The pricking is the pattern used for bobbin lace. However, before the use of cardboard they were made from parchment and were often known just as parchments. My sources say that old parchments were generally 12 to 14 inches long but the one I have is only 10 inches in length plus the cloth extensions at each end which are about 4 inches long and are used to attach the pattern to the lace pillow.
Thomas Wright
in The romance of the lace pillow says that the lace designer not
only drew the pattern but also pricked it. This was done by making holes in the
pattern where the lacemaker would need to use pins to support the work, using a
needle fixed in a holder. Wright names several lace designers from the East Midlands
and praises their skilled work. He explains that the design was first pricked
on cardboard and the position of the outlining, or gimp threads, drawn on to
the pattern to produce a draught. Transparent parchment was then laid over the
draught, which was used as a template to prick the pin holes through the
parchment.

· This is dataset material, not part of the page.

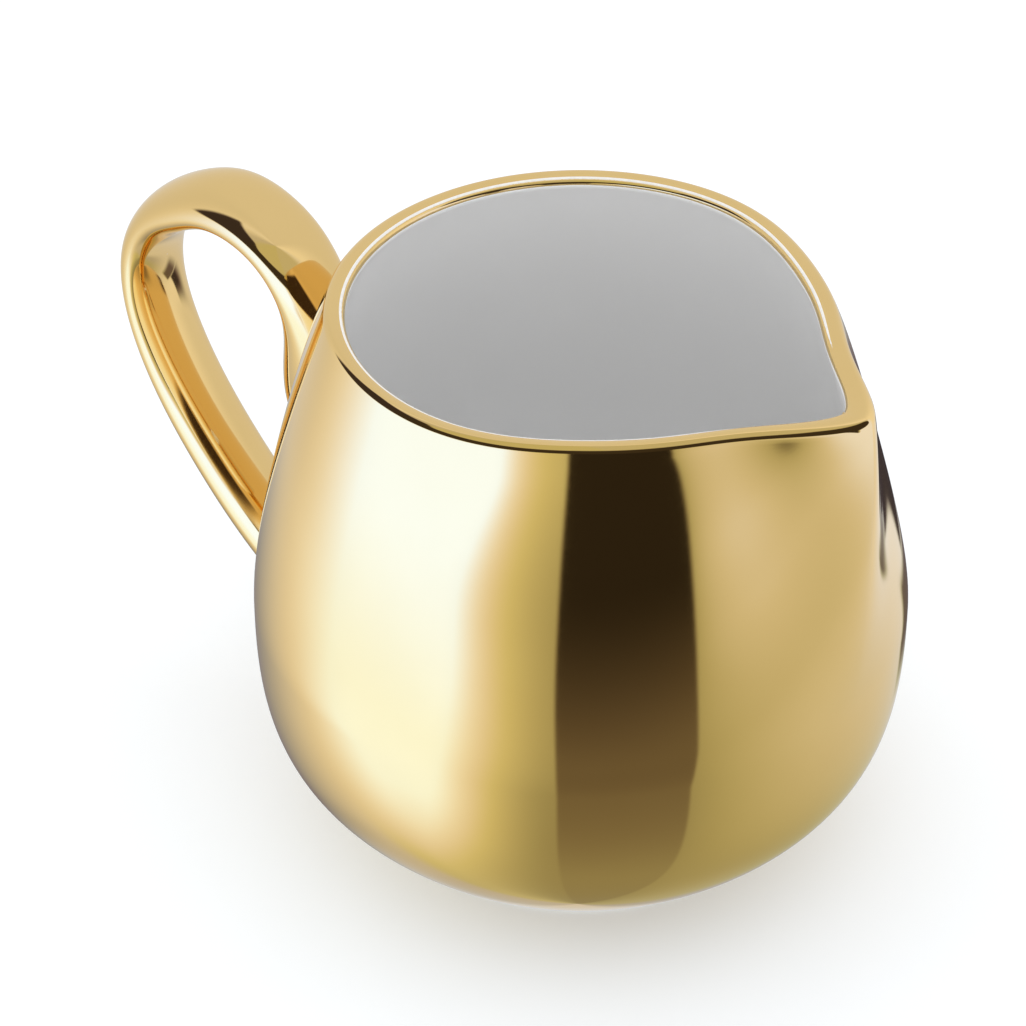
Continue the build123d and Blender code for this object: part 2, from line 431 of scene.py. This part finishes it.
gold_material = gold()
glaze_material = white_glaze()
biscuit_material = biscuit()
make_pot(gold_material, glaze_material)
make_handle(gold_material)
for node, material in (("pot_body", biscuit_material), ("handle_core", biscuit_material),
                       ("upper_handle_slip", biscuit_material),
                       ("lower_handle_slip", biscuit_material), ("foot_glaze", glaze_material)):
    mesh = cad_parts[node].data
    mesh.materials.clear()
    mesh.materials.append(material)


# ---- camera ----------------------------------------------------------------------------------

AZIMUTH, ELEVATION = math.radians(36.0), math.radians(36.06)
BACKWARD = Vector((math.sin(AZIMUTH) * math.cos(ELEVATION),
                   -math.cos(AZIMUTH) * math.cos(ELEVATION), math.sin(ELEVATION)))
RIGHT = Vector((math.cos(AZIMUTH), math.sin(AZIMUTH), 0))
CAMERA_DISTANCE = 0.700
LENS, SENSOR = 172.6, 36.0
AIM = -0.00976 * RIGHT + Vector((0, 0, 0.05051))


def make_camera():
    camera = bpy.data.cameras.new("camera")
    camera.sensor_width = SENSOR
    camera.lens = LENS
    camera.clip_start = 0.01
    holder = bpy.data.objects.new("camera", camera)
    bpy.context.scene.collection.objects.link(holder)
    turn = Matrix((RIGHT, BACKWARD.cross(RIGHT), BACKWARD)).transposed()
    holder.matrix_world = Matrix.Translation(AIM + CAMERA_DISTANCE * BACKWARD) @ turn.to_4x4()
    bpy.context.scene.camera = holder


make_camera()


# ---- studio ----------------------------------------------------------------------------------

def blend(base, other, share):
    return base * (1 - share) + other * share


def window(x, low, high, soft):
    """1 between low and high, 0 outside them, with soft edges."""
    return step(x, low - soft, low + soft) * step(x, high + soft, high - soft)


def left_light(side, rise):
    """A tall soft box on the left, fading round to the back."""
    near = 0.34 + 0.07 * step(rise, -35, 0) + 0.17 * step(rise, 10, 28)
    peak = 0.55 + 0.53 * step(rise, -75, -20)
    low = step(rise, 5, -25)
    start = -2 - 4 * low
    full = -26 - 13 * step(rise, 26, 8) - 7 * low - 10 * step(rise, -25, -55)
    light = near + (peak - near) * step(side, start, full)
    fade_start = -66 + 18 * step(rise, -18, -42)
    fade = (0.42 + 0.30 * step(rise, -3, -27)) * step(rise, -68, -48)
    return light * (1 - fade * step(side, fade_start, -145))


def right_light(side, rise, gap_right):
    """A weaker, wider reflector on the right, with a dark strip near its far end."""
    near = 0.36 + 0.08 * step(rise, -30, 5)
    peak = 0.48 + 0.45 * step(rise, -62, -12)
    spread = 15 - 9 * step(rise, 0, 16) + 31 * step(rise, 6, -12)
    away = np.clip(side - gap_right, 0, None)
    light = near + (peak - near) * (1 - np.exp(-away / spread))
    strip = step(side, 136, 139) * step(rise, -22.8, -21.2) * step(rise, 2, -8)
    light = blend(light, 0.05, strip)
    strip_foot = step(side, 127, 131) * step(rise, -37, -30) * step(rise, -21.5, -23.5)
    return blend(light, 0.14, strip_foot)


def studio_light(side, rise):
    """How bright the light tent's wall is.  side is degrees to the right of the camera and
    rise is degrees above the tent's centre."""
    gap_left = -7.0 + 2.9 * step(rise, 0, 30)
    gap_right = 30.4 - 9.8 * np.clip((rise + 10) / 40, 0, 1) ** 1.25
    light = np.where(side < 5, left_light(side, rise), right_light(side, rise, gap_right))

    # Straight behind the pot both sides fade into the same light.
    light = blend(light, 0.70, step(np.abs(side), 148, 170))

    # The dark gap in front, where the camera stands.
    gap_light = 0.026 + 0.13 * step(rise, 14, -10) + 0.15 * step(rise, -10, -55)
    light = blend(light, gap_light, window(side, gap_left, gap_right, 0.6))

    # An even wall behind and overhead, and a dark ceiling panel in front.
    light = blend(light, 0.75, step(np.abs(side), 105, 140) * step(rise, -14, 4))
    light = blend(light, 0.58, step(rise, 45, 60) * step(np.abs(side), 110, 80))
    panel_low = 37 - 20 * step(side, 38, 50)
    panel_high = 56 + 7 * step(side, -55, -70) + 4 * step(side, 28, 45)
    panel_right = 50 + 32 * step(rise, 30, 50)
    panel = (window(rise, panel_low, panel_high, 1.5)
             * step(side, -112, -106) * step(side, panel_right + 2, panel_right - 2))
    return blend(light, 0.045, panel)


def light_colour(light, side, rise):
    """Dim light is warm and the brightest is cool, as a photograph shows it."""
    cool = np.clip((light - 0.75) / 0.30, 0, 1) ** 2.5
    warm_left = step(light, 0.88, 0.66) * step(side, -80, -60)
    whiter = step(rise, -12, 15)
    blue_left = 1 - 0.34 * warm_left + (0.95 + 0.85 * whiter) * cool
    green_left = 1 + (0.29 + 0.11 * whiter) * cool
    cool_right = step(light, 0.68, 0.95) * step(side, 105, 85)
    warm_right = step(light, 0.80, 0.40) * step(side, 150, 120)
    blue_right = 1 - 0.34 * warm_right + 0.70 * cool_right
    green_right = 1 + 0.13 * cool_right
    dim = step(light, 0.40, 0.05)
    green = np.where(side < 5, green_left, green_right) * (1 - 0.22 * dim)
    blue = np.where(side < 5, blue_left, blue_right) * (1 - 0.12 * dim)
    return np.stack([light, light * green, light * blue, np.ones_like(light)], -1)


TENT_RADIUS = 125.0
TENT_CENTRE = np.array([0, 0, 30.0])


def make_studio():
    """A small round light tent that only reflections see, with the studio's light and dark."""
    across, tall = 720, 360
    turn = np.linspace(0, 2 * math.pi, across, endpoint=False)
    rows = []
    for lift in np.radians(np.linspace(-90, 90, tall + 1)):
        way = np.stack([math.cos(lift) * np.cos(turn), math.cos(lift) * np.sin(turn),
                        np.full_like(turn, math.sin(lift))], -1)
        rows.append(TENT_CENTRE + TENT_RADIUS * way)
    tent = ring_mesh("light_tent", rows, low_pole=True, high_pole=True)
    way = unit(np.array([vertex.co for vertex in tent.data.vertices]) / MM - TENT_CENTRE)
    toward = Vector((BACKWARD.x, BACKWARD.y, 0)).normalized()
    side = np.degrees(np.arctan2(way @ np.array(RIGHT), way @ np.array(toward)))
    rise = np.degrees(np.arcsin(np.clip(way[:, 2], -1, 1)))
    colours = light_colour(studio_light(side, rise), side, rise)
    attribute = tent.data.color_attributes.new("light", "FLOAT_COLOR", "POINT")
    attribute.data.foreach_set("color", colours.astype(np.float32).ravel())
    m = Nodes("tent_light")
    m.tree.nodes.remove(m.shader)
    source = m.add("ShaderNodeVertexColor", layer_name="light")
    glow = m.add("ShaderNodeEmission")
    m.link(source.outputs["Color"], glow.inputs["Color"])
    m.link(glow.outputs["Emission"], m.tree.nodes["Material Output"].inputs["Surface"])
    tent.data.materials.append(m.material)
    tent.visible_camera = False
    tent.visible_diffuse = False
    tent.visible_shadow = False
    tent.visible_transmission = False
    tent.visible_volume_scatter = False


def make_floor():
    """A white table that glows a little, so the shadow on it stays soft."""
    mesh = bpy.data.meshes.new("floor")
    half = 6.0
    mesh.from_pydata([(-half, -half, 0), (half, -half, 0), (half, half, 0), (-half, half, 0)],
                     [], [(0, 1, 2, 3)])
    floor = bpy.data.objects.new("floor", mesh)
    bpy.context.scene.collection.objects.link(floor)
    m = Nodes("white_table")
    m.shader.inputs["Base Color"].default_value = (0.66, 0.69, 0.72, 1)
    m.shader.inputs["Emission Color"].default_value = (1, 1, 1, 1)
    m.shader.inputs["Emission Strength"].default_value = 0.32
    m.shader.inputs["Roughness"].default_value = 0.9
    m.shader.inputs["Specular IOR Level"].default_value = 0.0
    mesh.materials.append(m.material)
    floor.visible_glossy = False


def make_world():
    """An even white light from all round, for all that isn't a mirror."""
    world = bpy.data.worlds.new("studio")
    world.use_nodes = True
    background = world.node_tree.nodes["Background"]
    background.inputs["Color"].default_value = (1, 1, 1, 1)
    background.inputs["Strength"].default_value = 1.2
    bpy.context.scene.world = world


make_studio()
make_floor()
make_world()
bpy.context.scene.view_settings.view_transform = "Standard"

The position of the gimp threads would then be inked on to the
parchment. Subsequent patterns would probably have been pricked from a template
by the person organising the lace trade or occasionally by the lacemaker
herself. This copying would probably have been done by laying the original over
a piece of fresh parchment and pricking through the holes in the original to
make a new copy of the holes into the lower parchment, which would then be
inked. My example here has rolled up with age and it is so well used that some
of the holes have torn to leave a gap in the foot side, both of which are
common problems with old parchments and is why many of them have not survived.